- Data block -
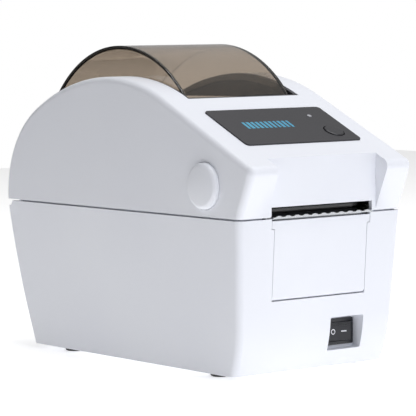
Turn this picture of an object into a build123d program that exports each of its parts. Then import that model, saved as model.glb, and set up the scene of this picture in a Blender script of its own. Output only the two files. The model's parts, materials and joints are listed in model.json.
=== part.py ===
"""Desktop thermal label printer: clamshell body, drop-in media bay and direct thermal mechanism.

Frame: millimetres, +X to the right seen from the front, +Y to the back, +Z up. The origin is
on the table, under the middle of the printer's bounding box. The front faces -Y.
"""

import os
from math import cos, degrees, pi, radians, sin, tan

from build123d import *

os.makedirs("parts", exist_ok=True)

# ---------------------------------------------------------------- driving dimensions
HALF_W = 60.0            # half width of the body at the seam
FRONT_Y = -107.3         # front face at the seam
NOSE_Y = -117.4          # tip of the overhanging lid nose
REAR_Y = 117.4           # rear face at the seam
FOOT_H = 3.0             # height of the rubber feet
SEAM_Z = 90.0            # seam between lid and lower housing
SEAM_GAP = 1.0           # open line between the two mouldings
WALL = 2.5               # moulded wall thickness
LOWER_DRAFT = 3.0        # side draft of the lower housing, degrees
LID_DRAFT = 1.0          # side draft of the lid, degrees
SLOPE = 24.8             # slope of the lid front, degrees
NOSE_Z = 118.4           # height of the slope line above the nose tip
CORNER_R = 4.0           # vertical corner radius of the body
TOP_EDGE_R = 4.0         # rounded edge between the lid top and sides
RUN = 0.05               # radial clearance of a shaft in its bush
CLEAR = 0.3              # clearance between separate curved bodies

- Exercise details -
Your task is to quote all of the data word for word.

- Written response -
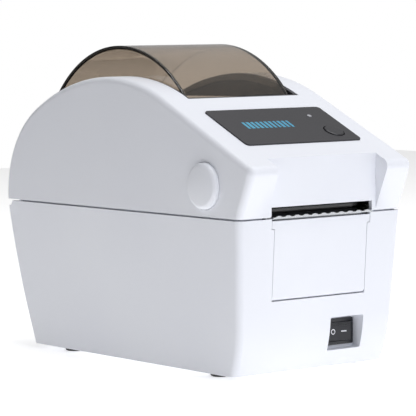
Turn this picture of an object into a build123d program that exports each of its parts. Then import that model, saved as model.glb, and set up the scene of this picture in a Blender script of its own. Output only the two files. The model's parts, materials and joints are listed in model.json.
=== part.py ===
"""Desktop thermal label printer: clamshell body, drop-in media bay and direct thermal mechanism.

Frame: millimetres, +X to the right seen from the front, +Y to the back, +Z up. The origin is
on the table, under the middle of the printer's bounding box. The front faces -Y.
"""

import os
from math import cos, degrees, pi, radians, sin, tan

from build123d import *

os.makedirs("parts", exist_ok=True)

# ---------------------------------------------------------------- driving dimensions
HALF_W = 60.0            # half width of the body at the seam
FRONT_Y = -107.3         # front face at the seam
NOSE_Y = -117.4          # tip of the overhanging lid nose
REAR_Y = 117.4           # rear face at the seam
FOOT_H = 3.0             # height of the rubber feet
SEAM_Z = 90.0            # seam between lid and lower housing
SEAM_GAP = 1.0           # open line between the two mouldings
WALL = 2.5               # moulded wall thickness
LOWER_DRAFT = 3.0        # side draft of the lower housing, degrees
LID_DRAFT = 1.0          # side draft of the lid, degrees
SLOPE = 24.8             # slope of the lid front, degrees
NOSE_Z = 118.4           # height of the slope line above the nose tip
CORNER_R = 4.0           # vertical corner radius of the body
TOP_EDGE_R = 4.0         # rounded edge between the lid top and sides
RUN = 0.05               # radial clearance of a shaft in its bush
CLEAR = 0.3              # clearance between separate curved bodies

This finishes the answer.